E é um reflexo do mundo, convenhamos. Como ela mesma diz, o que nós vemos na TV é o que nos condiciona para a vida. Se vemos a representação do poder do homem branco em filmes e séries, é porque é o que comanda o mundo - não mais.
"Mas o estupro como recurso de enredo precisa acabar. Para começo de conversa é preguiça de desenvolver a história; há muitas maneiras de fortalecer uma personagem para incentivá-la a agir."

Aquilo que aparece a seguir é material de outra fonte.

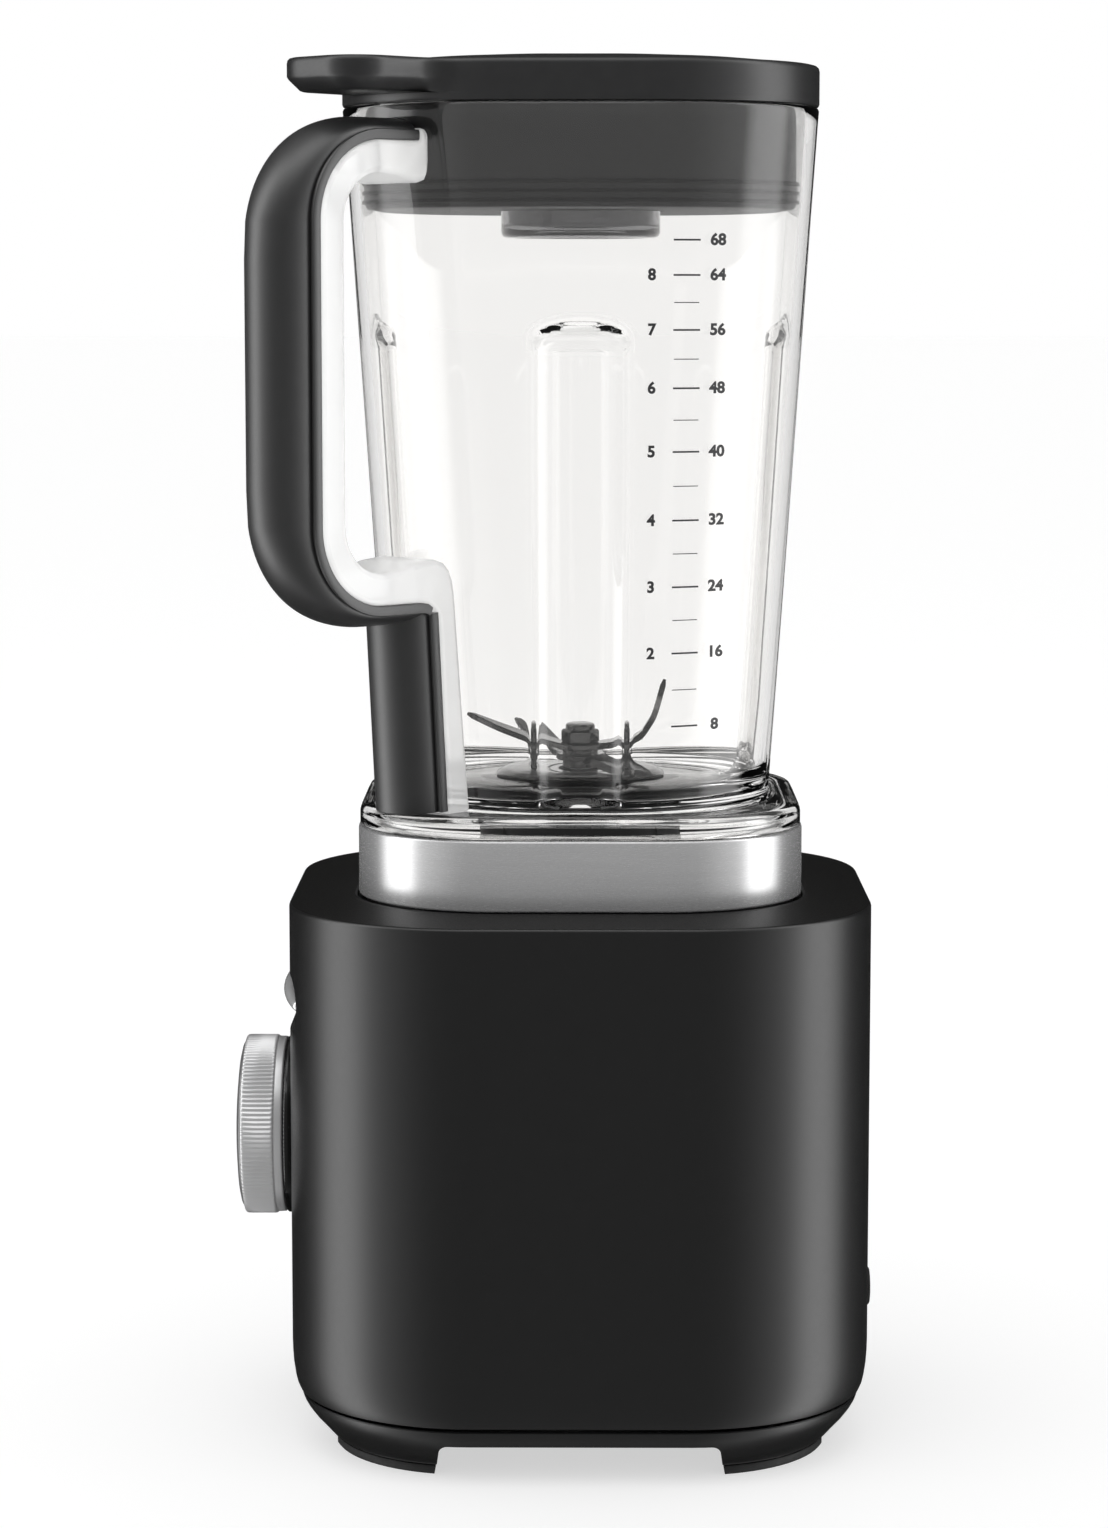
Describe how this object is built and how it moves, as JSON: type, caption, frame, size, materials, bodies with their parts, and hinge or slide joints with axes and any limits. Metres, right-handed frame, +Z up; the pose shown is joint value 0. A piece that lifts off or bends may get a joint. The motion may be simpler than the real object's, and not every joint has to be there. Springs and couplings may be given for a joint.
{
  "type": "countertop blender",
  "caption": "Square motor base with dial and toggle, clear square jar with corner handle, crossed blades, plug lid and centre cap.",
  "frame": {"origin": "where the vertical drive axis meets the table that the feet stand on", "axes": "+Z up along the drive axis; the dial and toggle face -X, the cable outlet faces +X, and the jar's handle and the lid's tab point between -X and -Y"},
  "size_m": [0.1906, 0.1768, 0.4044],
  "materials": {
    "housing_black": "satin black moulding",
    "charcoal_plastic": "fine matt texture",
    "gloss_black": "gloss black",
    "rubber_black": "matt rubber",
    "collar_metal": "satin brushed",
    "dial_metal": "spun and knurled",
    "toggle_chrome": "satin chrome",
    "jar_clear": "clear polished",
    "cap_smoke": "smoke-tinted clear, polished",
    "grip_soft": "soft touch",
    "lid_charcoal": "satin charcoal",
    "blade_steel": "polished stainless",
    "steel_plain": "plain",
    "motor_steel": "laminated electrical steel",
    "cast_aluminium": "as cast",
    "copper_wire": "lacquered copper",
    "brass_plain": "plain",
    "carbon": "sintered carbon",
    "board_green": "solder mask",
    "board_parts_blue": "sleeved capacitor",
    "coupler_black": "glass-filled nylon"
  },
  "bodies": {
    "base": {"base_housing": "housing_black", "base_plate": "housing_black", "foot_pads": "rubber_black", "base_screws": "steel_plain", "collar_band": "collar_metal", "jar_seat": "charcoal_plastic", "seat_pad": "rubber_black", "cord_gland": "rubber_black", "dial_bezel": "gloss_black", "toggle_bezel": "gloss_black", "toggle_bracket": "steel_plain", "toggle_pin": "steel_plain", "toggle_switches": "charcoal_plastic", "dial_encoder": "steel_plain", "control_board": "board_green", "heat_sink": "cast_aluminium", "board_parts": "board_parts_blue", "motor_bracket_upper": "cast_aluminium", "motor_bracket_lower": "cast_aluminium", "motor_bolts": "steel_plain", "motor_bearings": "steel_plain", "stator_core": "motor_steel", "field_coils": "copper_wire", "brush_holders": "brass_plain", "carbon_brushes": "carbon", "fan_shroud": "charcoal_plastic", "vibration_mounts": "rubber_black"},
    "motor": {"motor_shaft": "steel_plain", "rotor_core": "motor_steel", "rotor_windings": "copper_wire", "commutator": "copper_wire", "cooling_fan": "charcoal_plastic", "base_coupler": "coupler_black"},
    "dial": {"dial_knob": "dial_metal", "dial_face": "dial_metal", "dial_shaft": "steel_plain"},
    "toggle": {"toggle_bar": "toggle_chrome", "toggle_arm": "steel_plain"},
    "jar": {"jar": "jar_clear", "handle_grip": "grip_soft", "bearing_housing": "blade_steel", "housing_gasket": "rubber_black", "retaining_nut": "coupler_black", "jar_bearings": "steel_plain", "shaft_seal": "rubber_black"},
    "blades": {"blade_shaft": "steel_plain", "blade_upper": "blade_steel", "blade_lower": "blade_steel", "blade_spacers": "blade_steel", "blade_nut": "blade_steel", "jar_coupler": "coupler_black"},
    "lid": {"lid_top": "lid_charcoal", "lid_plug": "lid_charcoal", "lid_gasket": "rubber_black"},
    "cap": {"cap_cup": "cap_smoke", "cap_top": "lid_charcoal", "cap_seal": "rubber_black"}
  },
  "joints": [
    {"name": "motor_spin", "type": "hinge", "parent": "base", "child": "motor", "pos_m": [0, 0, 0.092], "axis": [0, 0, 1], "continuous": true},
    {"name": "dial_turn", "type": "hinge", "parent": "base", "child": "dial", "pos_m": [-0.0903, 0, 0.0871], "axis": [1, 0, 0], "range_deg": [0, 270]},
    {"name": "toggle_rock", "type": "hinge", "parent": "base", "child": "toggle", "pos_m": [-0.0708, 0, 0.131], "axis": [0, 1, 0], "range_deg": [-10, 10], "stiffness_Nm_per_rad": 1},
    {"name": "jar_lift", "type": "slide", "parent": "base", "child": "jar", "axis": [0, 0, 1], "range_m": [0, 0.08]},
    {"name": "blade_spin", "type": "hinge", "parent": "jar", "child": "blades", "pos_m": [0, 0, 0.19], "axis": [0, 0, 1], "continuous": true},
    {"name": "lid_lift", "type": "slide", "parent": "jar", "child": "lid", "axis": [0, 0, 1], "range_m": [0, 0.06]},
    {"name": "cap_lift", "type": "slide", "parent": "lid", "child": "cap", "axis": [0, 0, 1], "range_m": [0, 0.06]}
  ],
  "couplings": [
    {"joint": "blade_spin", "follows": "motor_spin", "ratio": 1}
  ]
}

Hoje em dia pedimos representação; pedimos justiça; pedimos que sejamos ouvidas. E, devagar, o mundo está respondendo a isso. Não completamente; o Oscar ainda premiou um agressor de mulheres como Melhor Ator. Uma franquia bilionária ainda contrata um agressor de mulheres para um de seus papéis principais.
"Não somos descartáveis, não somos "só garotas". As mulheres de Juarez, as índias desaparecidas do Canadá, as "meninas noivas" sequestradas por Boko Haram na Nigéria, todas são "só garotas". Está na hora de pararem de pensar em nós dessa forma. Não somos só "qualquer coisa". Somos seres humanos completos. Pensem na nossa vida."
Mas, em meio a algumas sombras, encontramos luz; há espaço para um filme de heroína ser um dos mais elogiados de todos os tempos, há espaço para um filme comandado por um elenco majoritariamente negro alcançar a maior bilheteria da história dos Estados Unidos. Há espaço para a voz daqueles que foram oprimidos por tanto tempo, e Rose é uma das que está lutando dia após dia por isso.
Porque Rose McGowan é Coragem e dá sua voz para alavancar a coragem das outras mulheres. Ela é uma representação poderosa do que é o feminismo. Ela expôs seus demônios para lutar contra eles. Mostrou seus terrores para que víssemos que não estamos sozinhas. Esse livro é essencial e deve ser lido e comentado por todas as pessoas. Deve ser espalhado entre aquelas que lutam e aquelas que precisam entender seu lugar nessa luta.
"Sejam criativas em tudo que fizerem. É preciso coragem, mas acredito em vocês; sei que têm o poder de serem melhores. Sei que está aí dentro a força para serem corajosas."
Coragem é uma obra prima; um livro inesquecível e uma história poderosa que vai ficar comigo para sempre.